A questi gruppi di obiettori si aggiungono le numerose organizzazioni non governative che tentano da anni di portare alla luce la realtà della vita quotidiana dei soldati che prestano servizio nei Territori Occupati. Tra queste c’è l’organizzazione Breaking the Silence (letteralmente “rompere il silenzio”), un collettivo di soldati veterani dell’IDF che vuole mettere in luce le difficoltà che i giovani soldati devono affrontare nell’essere costretti a controllare ogni giorno e con la forza la vita quotidiana di un’altra popolazione.
Israele sembra dunque subire una crisi interna, sul piano politico e sociale. Non solo il probabile e imminente fallimento dei negoziati con i palestinesi e le recenti critiche di Kerry circa la responsabilità dello stato ebraico in questo fallimento, ora Israele dovrà confrontarsi anche con le comunità di dissidenti all’interno della nazione. Da una parte gli obiettori di coscienza per motivi politici, dall’altro gli obiettori per motivi religiosi rischiano di creare delle spaccature nella società che potrebbero mettere in pericolo la sua stabilità e che lo stato ebraico non sembra pronto a gestire.
Il movimento dei refusenik si sta allargando sempre di più, anche se rimane ancora marginale tra le fasce più giovani della popolazione, dove la polarizzazione delle posizioni politiche è più forte.

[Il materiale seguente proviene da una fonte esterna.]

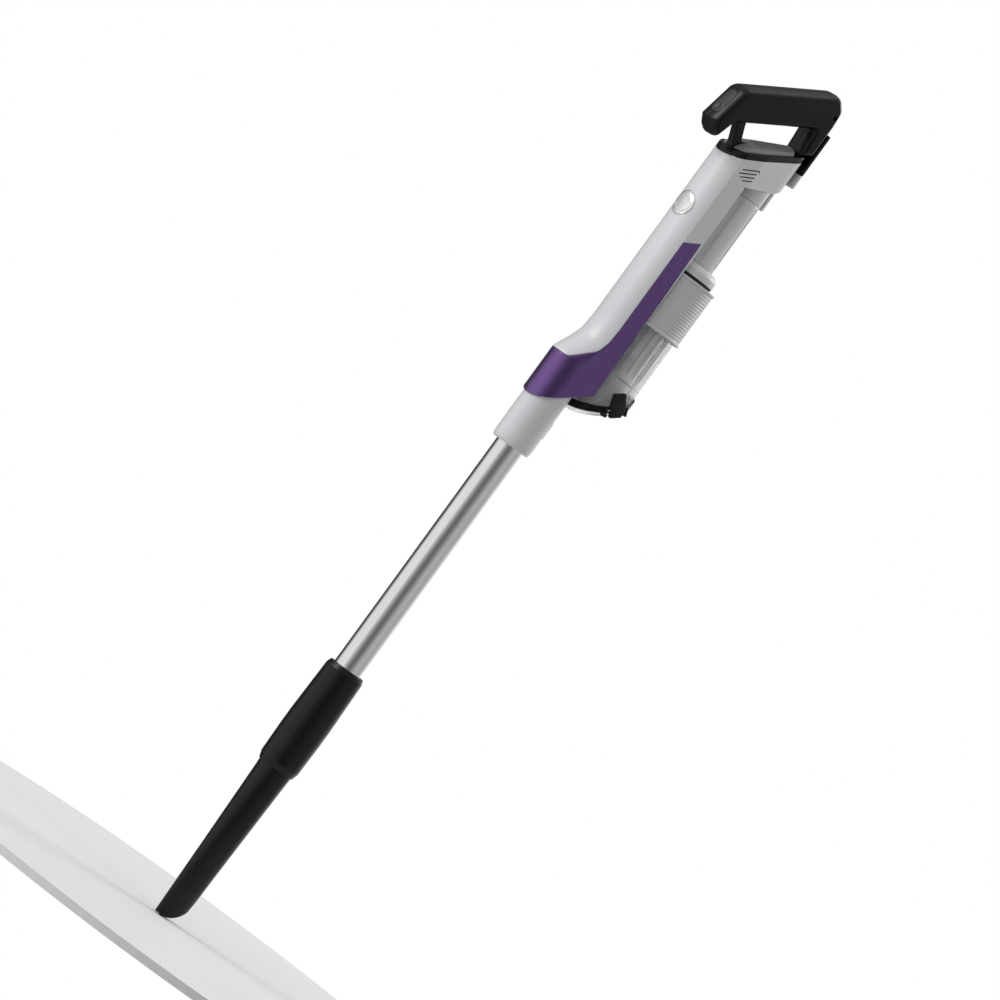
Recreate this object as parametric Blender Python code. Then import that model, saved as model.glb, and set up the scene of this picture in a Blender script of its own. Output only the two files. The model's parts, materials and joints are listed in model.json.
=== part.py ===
"""Cordless stick vacuum with a wand, a crevice tool and a cyclone bin.

Blender 4.5, metres, +Z up. The wand's axis is vertical. The front (display, badge) faces -X,
the dust bin faces +X. The origin is under the middle of the whole vacuum, at the tool's tip.
"""
import math

import bmesh
import bpy
from mathutils import Vector

# ---------------------------------------------------------------- driving dimensions
GAP = 0.0003                      # clearance between touching pieces
ROUND = 32                        # facets round a large turned piece
SMALL_ROUND = 16                  # facets round a small turned piece

# Wand, its lower sleeve and the crevice tool. Heights are measured from the tool's tip.
WAND_R = 0.0175
WAND_WALL = 0.0012
WAND_Z = (0.246, 0.718)
SLEEVE_Z = (0.2095, 0.348)
SLEEVE_R = 0.026
BORE_R = 0.0179
SPIGOT_R = 0.0212
SPIGOT_TOP_Z = 0.238
TOOL_WALL = 0.0018
TOOL_TIP_AXES = (0.0192, 0.0088)
TOOL_NECK_R = 0.0210
TOOL_NECK_Z = 0.203
MOUTH_RISE = 0.0215

# Socket that the wand plugs into, and the push buttons on the wand and on the socket.
SOCKET_R = 0.0249
SOCKET_Z = 0.660
BUTTON_HALF_W = 0.0070
BUTTON_IN_X = 0.0225
BUTTON_OUT_X = 0.0280
BUTTON_POCKET_X = 0.0200
TOOL_BUTTON_Z = (0.2435, 0.2635)
WAND_BUTTON_Z = (0.687, 0.710)

# Main body. Its front is an arc, its sides are flat and its back is a cradle round the bin.
SIDE_Y = 0.0277
REAR_X = 0.0338
FRONT_ARC_R = 0.0350
FRONT_ARC_X = 0.0299
SKIN = 0.0022
TRIM_SKIN = 0.0023
LOW_SLOPE = 0.64                  # rise of the trim's lower edge towards the back
TRIM_LOW_Z = 0.7388               # height of that edge on the wand's axis
STRIPE_X = 0.0083
STRIPE_TOP_Z = 0.960

# Head on top of the body.
TOP_SLOPE = 0.479                 # rise of the head's top towards the back
RING_Z = 1.0724                   # underside of the top ring on the wand's axis
RING_H = 0.0079
RING_W = 0.0050
HEAD_REAR_X = 0.0790
HEAD_REAR_R = 0.0180
HEAD_UNDER_Z = 1.0525
HEAD_UNDER_SLOPE = 0.33
HEAD_CHAMFER_X = 0.0800
VENT_END_X = 0.0380
VENT_STARTS_X = (0.0154, 0.0140, 0.0183, 0.0240)
VENT_TOP_Z = 1.0763
VENT_PITCH = 0.00475
VENT_H = 0.0016

# Handle.
GRIP_SLOPE = 0.527
GRIP_LOW_Z = 1.1138
GRIP_HIGH_Z = 1.1610
GRIP_HALF_W = 0.0180
GRIP_SKIN = 0.0045
GRIP_ROUND = (0.0138, 0.0072)     # across the grip and up it
POST_X = 0.0763
POST_FOOT_X = 0.0797
BACK_X = 0.0990
SHOULDER = (-0.0377, 1.1404)
SHOULDER_CUT = 0.0062
NOSE_TIP = (-0.0496, 1.0915)
LENS_HALF = (0.0172, 0.0086)
LENS_SHIFT = 0.0005               # up the nose's face from its middle
KEY_SHIFT = -0.0100
TONGUE_X = (0.0993, 0.1034)
TONGUE_HALF_W = 0.0148
TONGUE_Z = (1.1040, 1.1600)
CONTACT_LOW_Z = 1.0865
FRONT_STRUT_X = 0.0060
STRUT_L = 0.0297
SCREW_AT = (0.0890, 1.1789)

# Dust bin, cyclone and air column, all round one vertical axis behind the body.
BIN_X = 0.0644
BIN_R = 0.0330
BIN_WALL = 0.0018
BIN_TOP_Z = 0.9337
CRADLE_R = math.hypot(BIN_X - REAR_X, SIDE_Y)
LID_SLOPE = 0.62
LID_Z = 0.7530
LID_H = 0.0048
LID_R = 0.0355
RIM_H = 0.0128
COLLAR_R = 0.0380
COLLAR_LIP_R = 0.0389
COLLAR_Z = (0.862, 0.9337)
COLLAR_OPEN_DEG = 38.0            # half angle of the collar's front opening
SHROUD_R = 0.0270
SHROUD_LOW_Z = 0.794
CAP_Z = (0.940, 0.953)
COLUMN_R = 0.0210
COLUMN_BORE_R = 0.0180
COLUMN_TOP_Z = 1.0446
INLET_Z = 0.800
INLET_R = 0.0115
INLET_SEAM_X = 0.0252
HINGE_Y = 0.0386
HINGE_R = 0.0024
LATCH_Y = (-0.0410, -0.0370)
LATCH_PIVOT = (0.0, -0.0388, 0.0050)         # in the lid's own frame

# Battery and motor.
CELL_R = 0.0092
CELL_H = 0.0650
CELL_X = 0.0094
CELL_Y = 0.0097
CELL_LOW_Z = 0.834
CELL_STEP = 0.0655
MOTOR_X = 0.0470
MOTOR_R = 0.0170

FRAME_X = (NOSE_TIP[0] + TONGUE_X[1]) / 2    # middle of the whole length, front to back
TOP_TILT = math.atan(TOP_SLOPE)
LID_TILT = math.atan(LID_SLOPE)


# ---------------------------------------------------------------- scene and materials
def clear_scene():
    for old in list(bpy.data.objects):
        bpy.data.objects.remove(old, do_unlink=True)


def make_material(name, colour, roughness, metallic=0.0):
    material = bpy.data.materials.new(name)
    material.use_nodes = True
    shader = material.node_tree.nodes["Principled BSDF"]
    shader.inputs["Base Color"].default_value = (*colour, 1.0)
    shader.inputs["Roughness"].default_value = roughness
    shader.inputs["Metallic"].default_value = metallic
    return material


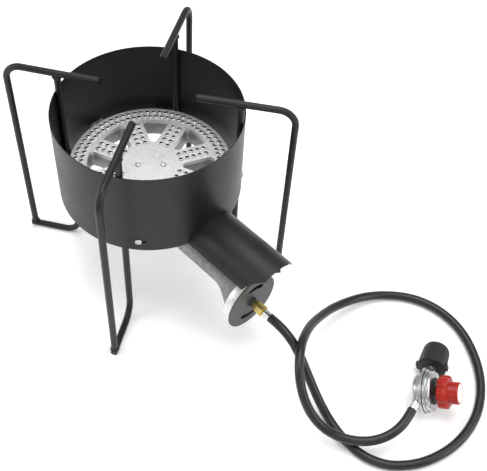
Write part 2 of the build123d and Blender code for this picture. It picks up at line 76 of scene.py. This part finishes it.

Tuttavia potrebbe essere questo un primo sintomo di cambiamento. Un cambiamento che parte proprio dai giovani e che non appoggia più uno stato e un esercito che misurano il valore delle persone con gli anni di servizio militare svolto e che preparano i giovani alla vita militare senza renderli consapevoli del ruolo che andranno a ricoprire.